While you're likely to spend a large chunk of time collecting bonus and player cards and playing around with the chemistry of your team, Ultimate Team's biggest selling point is its 36 online and club tournaments. There are twelve unique tournaments in total with three difficulty levels for each one, but before you can enter any of these you need to earn Skill Points. This is done by completing competitive games against AI or online opponents, and through skilful performances. These tournaments - especially the ones against other human opponents - constitute some of Ultimate Team's finest moments, notably when you find yourself up against fellow players who make cannier and more unpredictable Gameplay Modifier decisions than the AI.
While it's some way short of an essential buy, Ultimate Team is a solid enough addition to FIFA 09, adding a neat though not wholly original twist to conventional football. Collecting and trading cards and competing in the myriad tournaments can be fun, but the lacklustre chemistry mechanic and a lack of in-match glitz to accompany the more arcade-style feel created by the Gameplay Modifiers ensures the package often feels more like a glorified trading game than a whole new way of playing through 90 minutes.

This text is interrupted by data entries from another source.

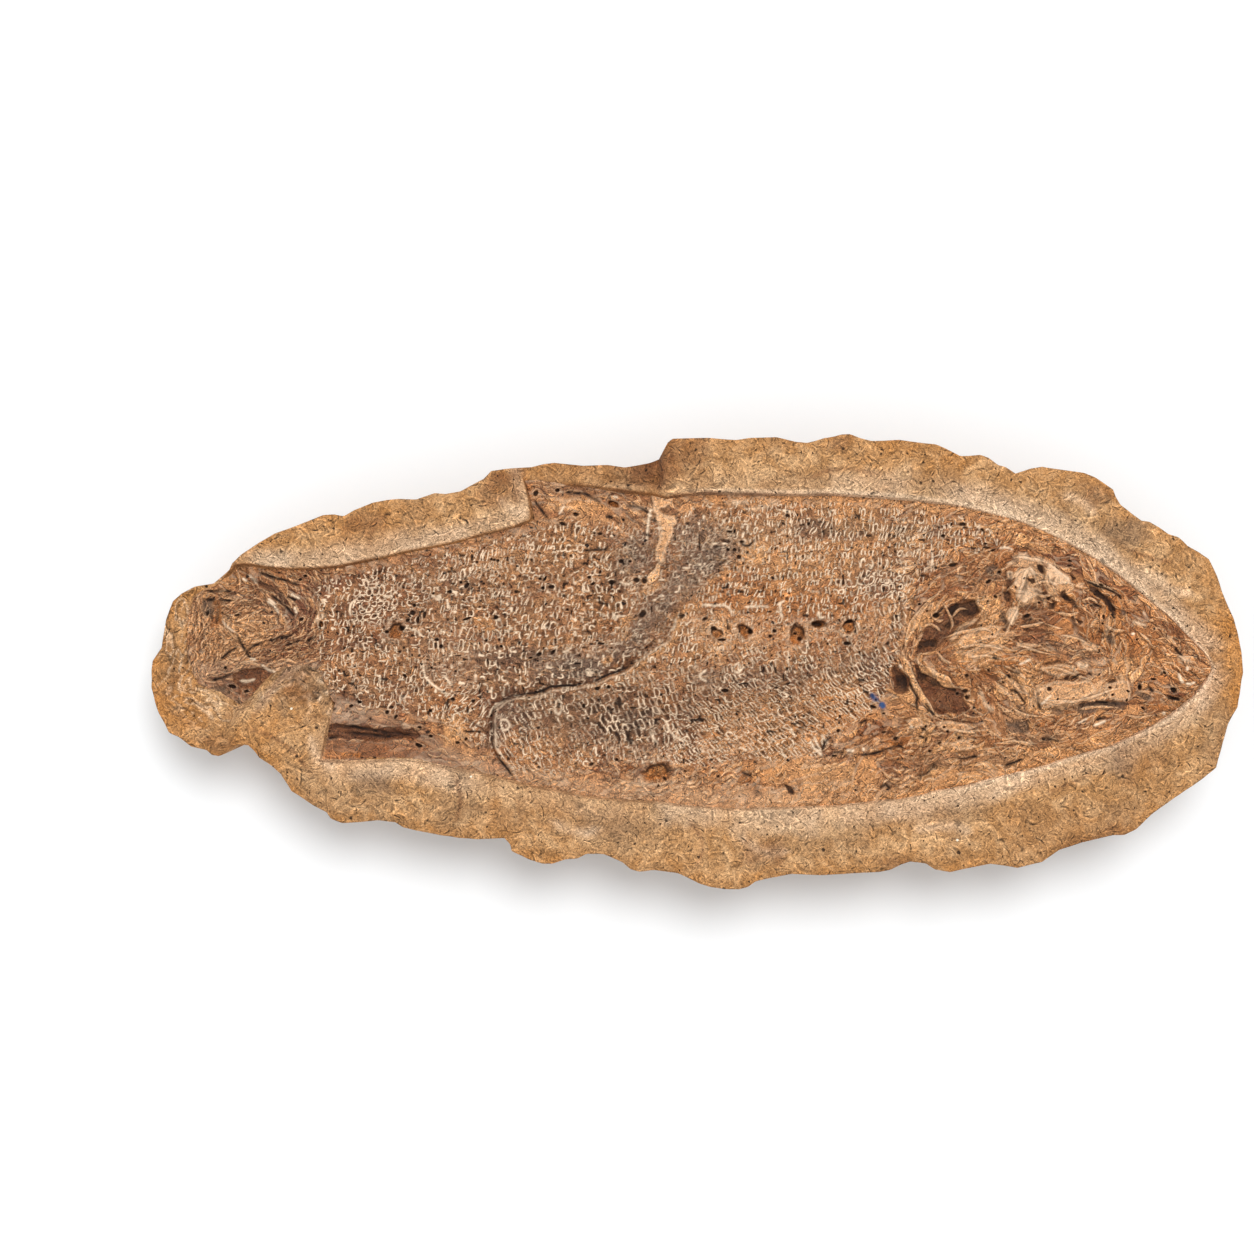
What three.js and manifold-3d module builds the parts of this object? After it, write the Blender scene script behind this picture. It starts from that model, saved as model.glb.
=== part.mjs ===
// A fossil fish lying in its half of a split limestone nodule.
//
// The nodule half is one lump of matrix: a scalloped slab with a worn flat underneath, a rim all
// round, and a trough cut down to the fish. The fish is the second piece, a flank-up body that sits
// in the trough, with its buried side rounded, and its tail, back fin and anal fin grown to it.
//
// Millimetres. +X runs to the snout, +Y to the fish's back, +Z up out of the slab. The origin is on
// the surface that the slab rests on, under the middle of its outline.
import * as THREE from "three";
import { mergeVertices } from "three/addons/utils/BufferGeometryUtils.js";
import Module from "manifold-3d";

const wasm = await Module();
wasm.setup();

// Driving dimensions.
const RIM_HEIGHT = 32; // the split face above what the slab rests on, at the slab's middle
const RIM_SLOPE = 0.013; // the split face climbs towards the snout by this much for each millimetre
const BEVEL_WIDTH = 5.2; // tooled slope round the trough
const BEVEL_DROP = 1.8;
const TROUGH_DEPTH = 4.4; // from the rim to the fish's edge
const FISH_DOME = 2.8; // how far the flank bulges above the fish's edge
const STEP_HEIGHT = 1.5; // how far the front flank stands above the rear flank
const FIN_THICKNESS = 2.4;
const KEEL = 9; // how far the buried flank bulges below the fins
const FIT_GAP = 0.35; // clearance between fish and matrix, at the trough's walls and under the fins
const KEEL_GAP = 0.45; // the same, straight down from the buried flank

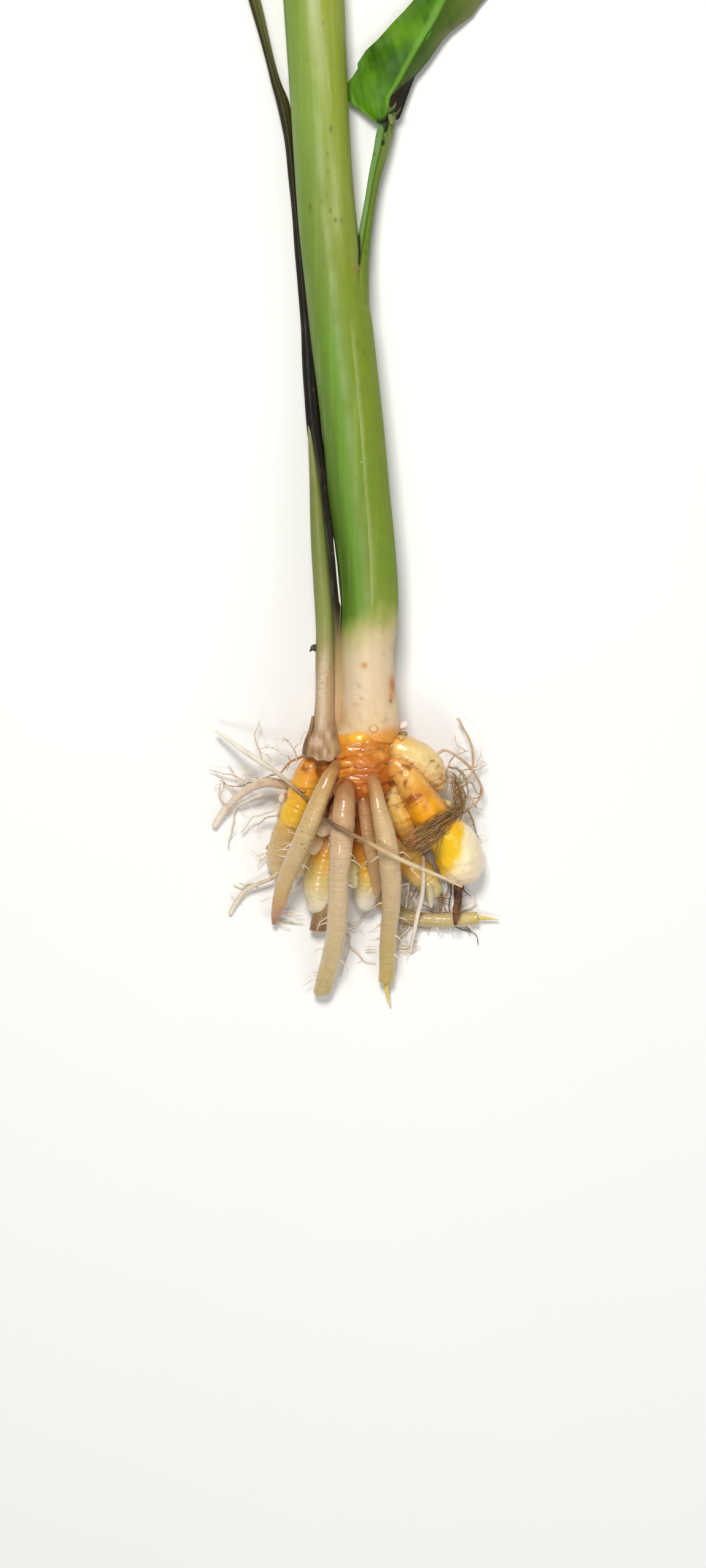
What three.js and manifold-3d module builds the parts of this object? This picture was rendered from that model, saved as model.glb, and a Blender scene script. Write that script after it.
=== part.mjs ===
// A freshly dug turmeric plant, trimmed and laid on its back: the rhizome with its fingers, the fleshy storage
// roots and stronger fibrous roots, the main shoot with its outermost leaf, and a thin side shoot.
// Millimetres. +Y runs up the shoots, +X to the plant's right, +Z away from the resting surface.
// The origin is on the flat that the heel finger rests on, straight below the crown.

import * as THREE from "three";
import { mergeVertices } from "three/addons/utils/BufferGeometryUtils.js";
import Module from "manifold-3d";

const wasm = await Module();
wasm.setup();

// Driving dimensions
const TRIM_Y = 298; // the shoots and the leaf are trimmed square at this height
const PAST = 2; // how far the routes run on past the trim, so that the cut is clean
const GAP = 0.3; // clearance left between pieces that grew against each other
const SHEATH = 1.4; // wall of the outermost leaf's sheath
const SHEATH_CLEAR = 0.6; // from the stem's surface to the sheath's inner face
const SCALE_WALL = 0.7; // wall of the dry scale round the side shoot
const SCALE_CLEAR = 0.6; // from the side shoot's surface to the scale's inner face
const BLADE = 0.8; // thickness of the leaf blade
const CUT_BLOCK = 900; // side of the blocks that cut everything off below the surface and past the trim

// Every route below is a list of stations: x, y, z and the radius there. A fifth number, where there is one, is
// the radius across z.

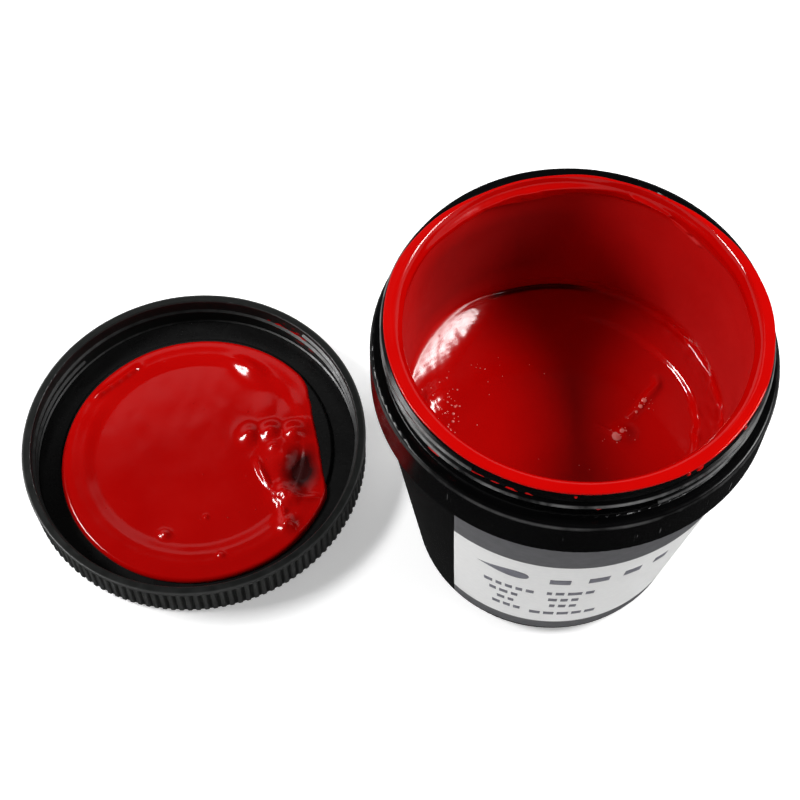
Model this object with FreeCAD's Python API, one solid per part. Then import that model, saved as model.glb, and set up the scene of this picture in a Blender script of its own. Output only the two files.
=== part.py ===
import FreeCAD, Part
import math
import os

# Wide-mouth screw-top paint jar, half full, with its lid off and lying inside-up beside it.
# Millimetres. The origin is where the jar's own axis meets the surface that it stands on,
# +Z runs up through the mouth, and the lid lies on the -X side.

# Jar body
JAR_HEIGHT = 123.0
BASE_R = 45.0
BASE_ROUNDING = 3.0
SHOULDER_R = 58.4
COLLAR_BOTTOM_Z = 94.5
COLLAR_TOP_Z = 110.0
COLLAR_R = 60.6
NECK_R = 56.4
MOUTH_R = 53.2
THROAT_Z = 112.0
INNER_TOP_R = 54.8
INNER_TOP_Z = 93.0
INNER_BASE_R = 43.2
FLOOR_Z = 3.7
RECESS_DEPTH = 1.5
FOOT_INNER_R = 37.0
GATE_R = 3.0
GATE_HEIGHT = 0.7

# Screw thread, the same pitch on the neck and in the lid
THREAD_PITCH = 4.0
NECK_THREAD_Z = 113.0
NECK_THREAD_TURNS = 1.85
NECK_CREST_R = 57.5
NECK_THREAD_ROOT = 2.4
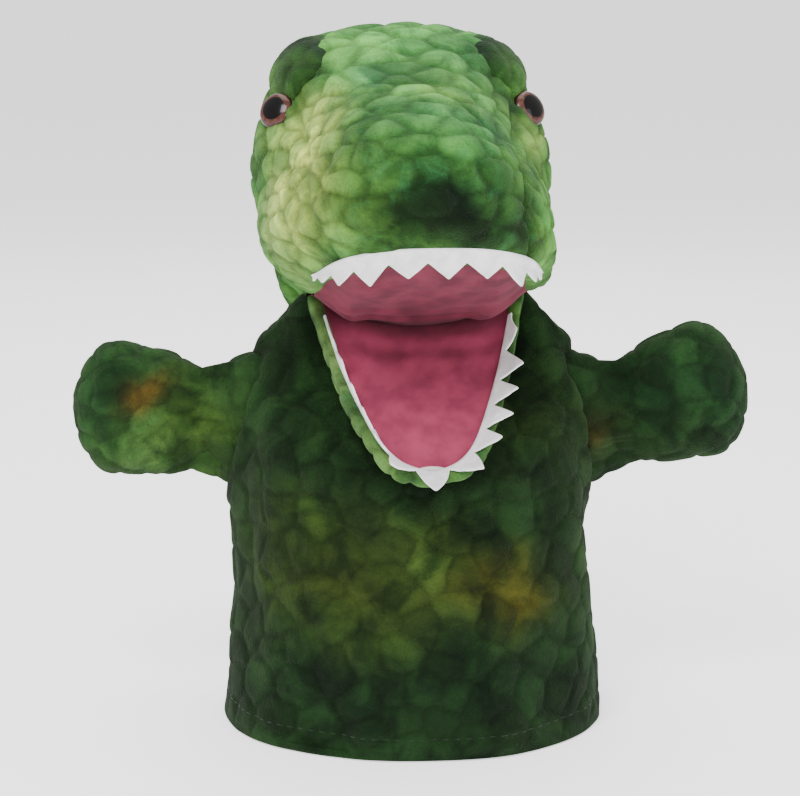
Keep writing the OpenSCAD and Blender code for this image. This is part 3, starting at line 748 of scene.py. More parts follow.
def even_angles(a0, a1, n, z):
    a = np.linspace(a0, a1, 600)
    p = sleeve_pt(a, np.full_like(a, z))
    d = run(p)
    return np.interp(np.linspace(0, d[-1], n), d, a)


def body_half(a0, a1, ring, low_z, power):
    """The cloth of one half from the hem to the ring that it is sewn to, as rows of a grid."""
    n = int(225 / STEP)
    a = even_angles(a0, a1, n, 60)
    top = resample(ring, n)
    rz = rim_z(a)
    m1, m2 = int(118 / STEP), int(44 / STEP)
    rows = [sleeve_pt(a, mix(low_z, rz, v)) for v in np.linspace(0, 1, m1)]
    base = rows[-1]
    for v in np.linspace(0, 1, m2 + 1)[1:]:
        rows.append(mix(base, top, np.array([v ** power, v ** power, v])))
    g = np.array(rows)
    keep = g[-1].copy()
    for _ in range(int(60 / STEP)):
        g = mix(g, mean_rows(g), smooth(np.arange(len(g)), m1 - 26 / STEP, m1 - 8 / STEP)[:, None, None])
        g[-1] = keep
    return g


def flesh(P):
    """Soft folds and the fullness where the arms join."""
    out = 2.2 * NA(P * [1, 1, 0.45], 34, 2) + 1.0 * NB(P * [1, 1, 0.6], 16, 2)
    for sx in (-1, 1):
        e = np.hypot((P[..., 1] - ARM_Y) / 15, (P[..., 2] - ARM_Z) / 29)
        near = np.exp(-((e - 1.0) / 0.22) ** 2) * (sx * P[..., 0] > 20)
        out = out + 2.6 * near
    return out


BODYC = lin(34, 66, 33)
BODY_PATCHES = [
    (0, -60, 30, 90, 70, 26, 24, 54, 30, 0.65), (-30, -62, 62, 40, 40, 16, 98, 108, 34, 0.45),
    (30, -58, 62, 20, 30, 12, 92, 96, 32, 0.75), (38, -55, 58, 8, 20, 6, 112, 104, 34, 0.6),
    (-42, -48, 84, 20, 30, 14, 74, 104, 40, 0.6), (6, -56, 76, 20, 24, 12, 84, 112, 50, 0.55),
    (-10, -52, 96, 18, 26, 10, 34, 66, 34, 0.6), (44, -44, 88, 16, 30, 16, 34, 70, 36, 0.6),
    (-52, -44, 50, 16, 24, 16, 52, 84, 42, 0.5), (-20, -64, 44, 26, 24, 10, 72, 104, 44, 0.5),
    (-46, -30, 120, 20, 34, 16, 44, 82, 40, 0.6), (46, -30, 118, 20, 34, 16, 58, 88, 40, 0.5),
    (0, 60, 70, 60, 30, 30, 98, 108, 34, 0.45), (-30, 60, 30, 34, 30, 18, 60, 100, 48, 0.5),
    (24, 56, 110, 34, 30, 18, 64, 108, 60, 0.5), (70, 10, 70, 20, 24, 30, 84, 104, 38, 0.5),
    (-70, 10, 60, 20, 24, 26, 56, 100, 50, 0.5),
]

ring_back = head_w[-1].copy()
ring_front = jaw_wd[0][4:-4][::-1].copy()
for i, j in ((0, -1), (-1, 0)):
    c = (ring_back[i] + ring_front[j]) / 2
    ring_back[i] = ring_front[j] = c
front, back = body_half(180, 360, ring_front, 0.5, 0.95), body_half(0, 180, ring_back, 0.5, 1.7)
BODY_C = np.array([0, 0, 70.])
n_b = back.shape[1]
tube = np.concatenate([back, front[:, 1:]], axis=1)
tube[:, -1] = tube[:, 0]


def closed(g):
    """A grid whose first column comes again as its last."""
    return np.concatenate([g, g[:, :1]], 1)


def tube_normals(g, times=3):
    """Outward normals of a closed tube whose last column is its first."""
    o = g[:, :-1]
    du = np.gradient(o, axis=0)
    dv = (np.roll(o, -1, 1) - np.roll(o, 1, 1)) / 2
    n = unit(np.cross(du, dv))
    c = g[:, :-1].mean(1, keepdims=True)
    if ((o - c) * n).sum() < 0:
        n = -n
    for _ in range(times):
        n = mean_rows((np.roll(n, 1, 1) + 2 * n + np.roll(n, -1, 1)) / 4)
    return closed(unit(n))


scales_body = Scales(tube[::4, ::4], 8.2, 13.0, 8, (0.95, 1, 1))
N = tube_normals(tube)
rows_b = np.arange(len(tube)) * STEP
top_calm = smooth(rows_b[::-1], 0, 14)[:, None] * np.ones(tube.shape[1])[None]
foot_calm = smooth(rows_b, 0, 6)[:, None]
seam_b = np.minimum(np.abs(np.arange(tube.shape[1]) - (n_b - 1)),
                    from_ends(tube.shape[1])) * STEP
seam_b = np.broadcast_to(seam_b[None], tube.shape[:2]) + 30 * (1 - smooth(rows_b[::-1], 8, 30))[:, None]
gg = tube + N * (flesh(tube) * top_calm * (0.35 + 0.65 * foot_calm))[..., None]
gg[:, -1] = gg[:, 0]
bp, bat = plush(gg, N, scales_body, 1.05, 0.7, seam_b, top_calm * foot_calm)
bp[:, -1] = bp[:, 0]
bat["tint"] = paint(tube, BODYC, BODY_PATCHES, 0.36)
for half, sl, gusset, z0, z1 in (("back", slice(0, n_b), "nape_gusset", 120, 156),
                                 ("front", slice(n_b - 1, None), "throat_gusset", 96, 130)):
    P = bp[:, sl]
    z_side = smooth(np.abs(tube[:, sl][..., 0]), 20, 58)
    lo_z, hi_z = mix(z0, 112, z_side), mix(z1, 140, z_side)
    w = smooth(tube[:, sl][..., 2], 0, 1) * smooth((tube[:, sl][..., 2] - lo_z) / (hi_z - lo_z), 0, 1)
    w[-1] = 1
    piece(f"body_{half}_skin", P, part_of(bat, ALL, sl), M_BODY, facing(P, BODY_C),
          [f"body_{half}_panel", gusset], ("sleeve", "neck"), w)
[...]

At 800 Microsoft Points on Xbox Live or GBP 7.99 on PSN, you'll need to think carefully about just how much entertainment you're likely to get from trading with other players online, while it's also worth noting that the servers currently have some frustrating stability issues. It's fun in bursts, but you're likely to find that Ultimate Team is more a short-lived novelty than an addition that will significantly heighten your enjoyment of what is already the best football sim on the market.